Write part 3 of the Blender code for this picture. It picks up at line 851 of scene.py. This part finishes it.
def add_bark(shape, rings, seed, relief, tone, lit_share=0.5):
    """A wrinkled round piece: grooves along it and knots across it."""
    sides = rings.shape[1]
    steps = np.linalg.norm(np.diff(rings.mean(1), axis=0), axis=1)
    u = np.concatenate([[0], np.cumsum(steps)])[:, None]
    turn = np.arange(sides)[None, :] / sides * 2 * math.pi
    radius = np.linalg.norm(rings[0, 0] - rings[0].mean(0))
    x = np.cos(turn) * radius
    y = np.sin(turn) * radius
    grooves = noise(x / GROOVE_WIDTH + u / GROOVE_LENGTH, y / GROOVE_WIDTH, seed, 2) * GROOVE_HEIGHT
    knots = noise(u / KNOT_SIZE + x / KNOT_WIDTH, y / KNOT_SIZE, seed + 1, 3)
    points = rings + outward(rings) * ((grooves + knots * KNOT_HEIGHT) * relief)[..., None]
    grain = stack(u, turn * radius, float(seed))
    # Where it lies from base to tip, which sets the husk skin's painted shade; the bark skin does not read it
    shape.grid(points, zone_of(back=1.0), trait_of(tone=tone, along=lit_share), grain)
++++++
## Task prompt
Working from the material above, retype it in its entirety without change.

## The response
Write part 3 of the Blender code for this picture. It picks up at line 851 of scene.py. This part finishes it.
def add_bark(shape, rings, seed, relief, tone, lit_share=0.5):
    """A wrinkled round piece: grooves along it and knots across it."""
    sides = rings.shape[1]
    steps = np.linalg.norm(np.diff(rings.mean(1), axis=0), axis=1)
    u = np.concatenate([[0], np.cumsum(steps)])[:, None]
    turn = np.arange(sides)[None, :] / sides * 2 * math.pi
    radius = np.linalg.norm(rings[0, 0] - rings[0].mean(0))
    x = np.cos(turn) * radius
    y = np.sin(turn) * radius
    grooves = noise(x / GROOVE_WIDTH + u / GROOVE_LENGTH, y / GROOVE_WIDTH, seed, 2) * GROOVE_HEIGHT
    knots = noise(u / KNOT_SIZE + x / KNOT_WIDTH, y / KNOT_SIZE, seed + 1, 3)
    points = rings + outward(rings) * ((grooves + knots * KNOT_HEIGHT) * relief)[..., None]
    grain = stack(u, turn * radius, float(seed))
    # Where it lies from base to tip, which sets the husk skin's painted shade; the bark skin does not read it
    shape.grid(points, zone_of(back=1.0), trait_of(tone=tone, along=lit_share), grain)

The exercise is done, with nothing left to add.